Not unlike our health care system, we may not be getting the greatest bang for our many bucks in terms of spending on children.

The study suggests that the poor showing in the United States on overall child welfare is at least partly driven by an alarming epidemic of teen parenthood, the rate of teen births in the U.S. is three times the OECD average and beaten only by Mexico among OECD nation members. But another major driver of poor performance is our skewed funding priorities. Too much is spent in the United States on older kids between 12 and 18 and not enough on kids when they are very young—infant to 6—when smart dollar investments in preventative health, education, and general well-being can provide dramatic payoffs later in life.

In fact U.S. spending on kids under six lags far behind other countries, amounting to only $20,000 per child, $10,000 below the OECD average. "A better balance of spending between the 'Dora the Explorer' years of early childhood and the teenage 'Facebook' years would help improve the health, education, and well-being of all children in the long term," the OECD said.
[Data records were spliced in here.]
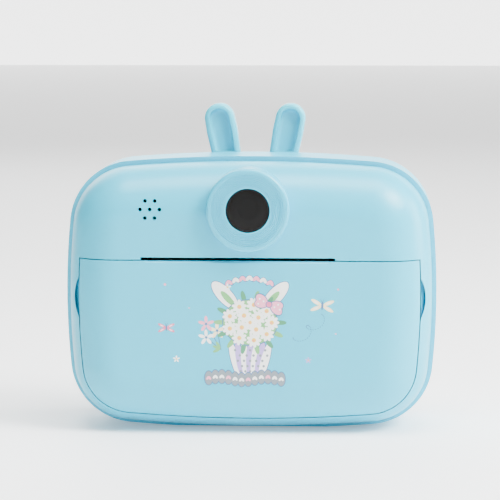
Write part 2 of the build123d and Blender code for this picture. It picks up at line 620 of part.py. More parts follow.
def printer_chassis():
    """Folded sheet frame: base, two cheeks, motor rib and the angled beam behind the head springs."""
    low, high = BAY_TOP_Z, BAY_TOP_Z + SHEET
    back = ROLL_Y + BAY_R + 0.25
    cheek_front = PLATEN_Y + PLATEN_R + 0.5
    frame = block(PLATE_LEFT_X, PLATE_RIGHT_X + SHEET, cheek_front + 3, back, low, high)
    for (x, y), side in zip(CHASSIS_SCREWS, (-1, 1)):
        x0 = x - 2.2 if side < 0 else PLATE_RIGHT_X
        x1 = PLATE_LEFT_X + 2 if side < 0 else x + 2.6
        frame = frame + block(x0, x1, y - 2.7, y + 2.6, low, high)
    frame = frame + block(PLATE_LEFT_X, PLATE_LEFT_X + SHEET, cheek_front, back, low, low + 20)
    top = PINION_Z + MOTOR_R + 0.5
    frame = frame + block(PLATE_RIGHT_X, PLATE_RIGHT_X + SHEET, cheek_front, back, low, top)
    frame = frame + block(BEAM_END_X - SHEET, BEAM_END_X, -5, back, low, 58.2)
    frame = frame + tilted(PLATE_LEFT_X, BEAM_END_X, BEAM_D, BEAM_D + SHEET, -6, 2.2)
    frame = frame - rod_x(MOTOR_SHAFT_R + 0.5, PLATE_RIGHT_X - 1, GEAR_X, PINION_Y, PINION_Z)
    frame = frame - rod_x(MOTOR_SHAFT_R, PLATE_RIGHT_X - 1, GEAR_X, IDLER_Y, IDLER_Z)
    for x, y in CHASSIS_SCREWS:
        frame = frame - Pos(x, y, low) * Cylinder(CHASSIS_SCREW_R + 0.1, 4)
    return frame


def print_head():
    """Ceramic head plate with a raised heater line."""
    half = HEAD_WIDTH / 2
    plate = tilted(PAPER_LEFT, PAPER_RIGHT, HEAD_D, SINK_D, -half, half)
    return plate + tilted(PAPER_LEFT + 4, PAPER_RIGHT - 4, HEAD_D - 0.15, HEAD_D, -0.4, 0.4)


def head_heat_sink():
    """Finned aluminium back of the head."""
    half = HEAD_WIDTH / 2
    sink = tilted(PAPER_LEFT, PAPER_RIGHT, SINK_D, SPRING_D, -half, half)
    for step in range(-2, 3):
        if step == 0:
            continue
        t = step * 2.2
        sink = sink - tilted(PAPER_LEFT - 1, PAPER_RIGHT + 1, SINK_D + 1.6, SPRING_D + 1, t - 0.5, t + 0.5)
    return sink


def head_springs():
    """Two compression springs between the heat sink and the beam."""
    turns = 4
    springs = []
    for x in SPRING_XS:
        height = SPRING_LENGTH - 2 * SPRING_WIRE_R - 0.1
        path = Helix(height / turns, height, SPRING_R - SPRING_WIRE_R)
        start = path @ 0
        section = Plane(origin=start, z_dir=path % 0) * Circle(SPRING_WIRE_R)
        coil = sweep(section, path, is_frenet=True)
        placed = Pos(0, PLATEN_Y, PLATEN_Z) * Rot(45, 0, 0) * Pos(x, SPRING_D, 0) * Rot(-90, 0, 0)
        springs.append(placed * Pos(0, 0, SPRING_WIRE_R + 0.05) * coil)
    return springs


def stepper_motor():
    """Motor can with two ears and a bore for its shaft."""
    x1 = PLATE_RIGHT_X
    motor = rod_x(MOTOR_R, x1 - MOTOR_LENGTH, x1, PINION_Y, PINION_Z)
    motor = motor + rod_x(3.0, x1 - MOTOR_LENGTH - 1, x1 - MOTOR_LENGTH, PINION_Y, PINION_Z)
    return motor - rod_x(MOTOR_SHAFT_R + RUN_CLEARANCE, x1 - MOTOR_LENGTH + 1, x1 + 1, PINION_Y, PINION_Z)


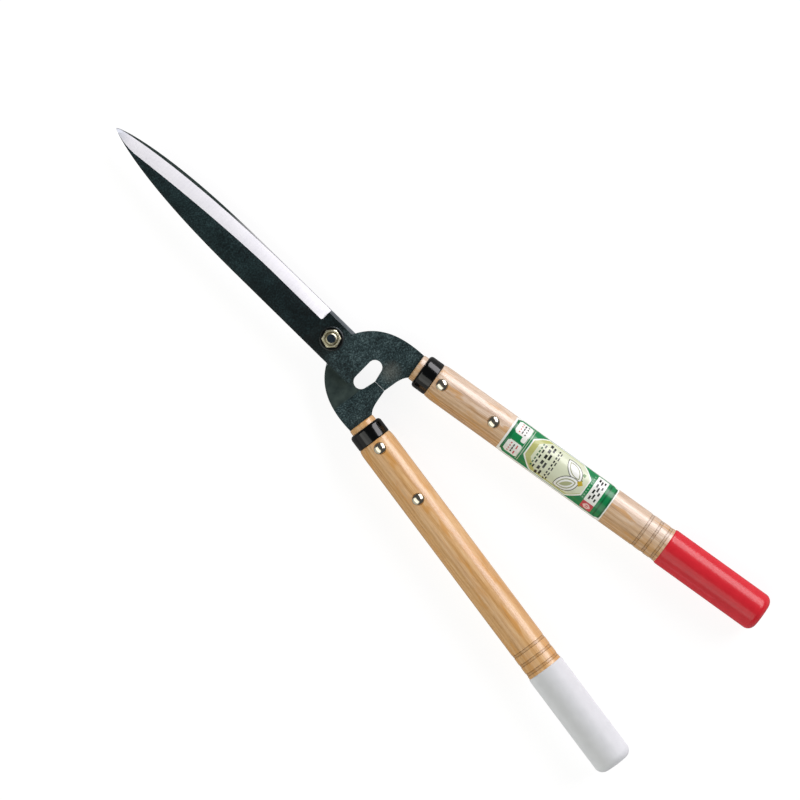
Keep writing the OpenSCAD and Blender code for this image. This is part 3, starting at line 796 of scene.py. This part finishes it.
# ------------------------------------------------------------------ label
def label():
    """A film with clipped corners, bent round the top half of the right handle."""
    start, end, radius = reach("label", "right")
    wrap = FILM_WRAP * radius
    length = end - start
    bpy.ops.object.select_all(action="DESELECT")
    bpy.ops.mesh.primitive_grid_add(x_subdivisions=72, y_subdivisions=8, size=1, calc_uvs=True)
    piece = bpy.context.object
    piece.name = "printed_label"
    piece.scale = (wrap * MM, length * MM, 1)
    piece.rotation_euler.x = math.radians(90)
    bpy.ops.object.transform_apply()
    bpy.ops.object.mode_set(mode="EDIT")
    for x_way in (-1, 1):
        for z_way in (-1, 1):
            bpy.ops.mesh.select_all(action="SELECT")
            bpy.ops.mesh.bisect(
                plane_co=(x_way * (wrap / 2 - FILM_CLIP) * MM, 0, z_way * length / 2 * MM),
                plane_no=(x_way, 0, z_way), clear_outer=True)
    bpy.ops.object.mode_set(mode="OBJECT")
    modify(piece, "SOLIDIFY", thickness=FILM_THICK * MM, offset=1)
    modify(piece, "SIMPLE_DEFORM", deform_method="BEND", deform_axis="Z", angle=-FILM_WRAP)
    settle(piece, Matrix.Translation((0, radius * MM, 0)))
    settle(piece, HANDLE["right"] @ Matrix.Translation((0, 0, (start + end) / 2 * MM)))
    finish_piece(piece, 40, [printed_film(length, wrap)], "right_half", "label_film", "label")


label()

# ------------------------------------------------------------------ floor, light and camera
VIEW_SPAN = 0.556  # metres across the frame
VIEW_TURN = -45.55
VIEW_CENTRE = pivot + Vector((3.0, -63.7, 0)) * MM
CAMERA_HEIGHT = 3.6
SENSOR_WIDTH = 36  # mm
ROOM_LIGHT = 0.08


def light_table():
    """A white floor that glows, so that shadows on it are faint.

    Its glow is turned down for glossy rays, which no real floor does, so that the tool's glossy
    parts mirror a dark room."""
    bpy.ops.object.select_all(action="DESELECT")
    bpy.ops.mesh.primitive_plane_add(size=9, location=(0, 0, cad_box[0].z - 0.2 * MM))
    floor = bpy.context.object
    floor.name = "light_table"
    made, tree, place = finish_named("lit_white_acrylic")
    cloud = add(tree, "ShaderNodeTexNoise", {"Vector": place, "Scale": 1 / 0.09, "Detail": 2.0})
    colour = add(tree, "ShaderNodeValToRGB", {"Fac": cloud}, stops=[(0.3, "#7c7c7c"), (0.7, "#808080")])
    mirrored = (add(tree, "ShaderNodeLightPath"), "Is Glossy Ray")
    glow = add(tree, "ShaderNodeMapRange", {"Value": mirrored, "To Min": 0.87, "To Max": 0.1})
    surface(tree, {
        "Base Color": colour, "Roughness": 0.9, "Specular IOR Level": 0.1,
        "Emission Color": "#ffffff", "Emission Strength": glow})
    floor.data.materials.append(made)


def softbox(name, azimuth, from_zenith, roll, distance, width, length, radiance, tint):
    """An area light that faces the middle of the tool, its long side level before the roll."""
    around, tilt = math.radians(azimuth), math.radians(from_zenith)
    out = math.sin(tilt)
    towards = Vector((out * math.cos(around), out * math.sin(around), math.cos(tilt)))
    level = Vector((-math.sin(around), math.cos(around), 0))
    bpy.ops.object.light_add(type="AREA")
    lamp = bpy.context.object
    lamp.name = name
    lamp.data.shape = "RECTANGLE"
    lamp.data.size = length
    lamp.data.size_y = width
    lamp.data.energy = radiance * math.pi * width * length
    lamp.data.color = linear(tint)[:3]
    axes = Matrix((level, towards.cross(level), towards)).transposed().to_4x4()
    lean = Matrix.Rotation(math.radians(roll), 4, "Z")
    lamp.matrix_world = Matrix.Translation(towards * distance) @ axes @ lean


light_table()
softbox("key_softbox", 0, 63, -30, 4.0, 2.2, 4.9, 5.8, "#fcf9fd")
softbox("fill_softbox", 176, 36, 0, 2.6, 2.0, 4.8, 1.3, "#fbfbf4")
softbox("low_fill", 176, 64, 0, 2.6, 2.6, 4.8, 0.45, "#fbfbf4")
world = bpy.data.worlds.new("studio")
bpy.context.scene.world = world
world.use_nodes = True
world.node_tree.nodes["Background"].inputs["Color"].default_value = linear("#f2f2f6")
world.node_tree.nodes["Background"].inputs["Strength"].default_value = ROOM_LIGHT

bpy.ops.object.select_all(action="DESELECT")
bpy.ops.object.camera_add(
    location=VIEW_CENTRE + UP * CAMERA_HEIGHT, rotation=(0, 0, math.radians(VIEW_TURN)))
camera = bpy.context.object
camera.data.sensor_width = SENSOR_WIDTH
camera.data.lens = SENSOR_WIDTH * CAMERA_HEIGHT / VIEW_SPAN
camera.data.clip_end = 50
bpy.context.scene.camera = camera
bpy.context.scene.view_settings.view_transform = "Standard"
That imbalance is partly attributable to America's over-the-top spending on health care. That big sucking sound you hear is health care draining public and private resources that could be better spent on a gamut of other social needs related to child well-being. If Obama needs to find a more convincing justification to devise a tighter grip on America's spiraling health care costs—now on a path to consume 25 percent of the nation's GDP if reform now cannot restrain its voracious appetite—he might want to hold up a forlorn looking toddler the next time Glen Beck goes into rhetorical hyperdrive.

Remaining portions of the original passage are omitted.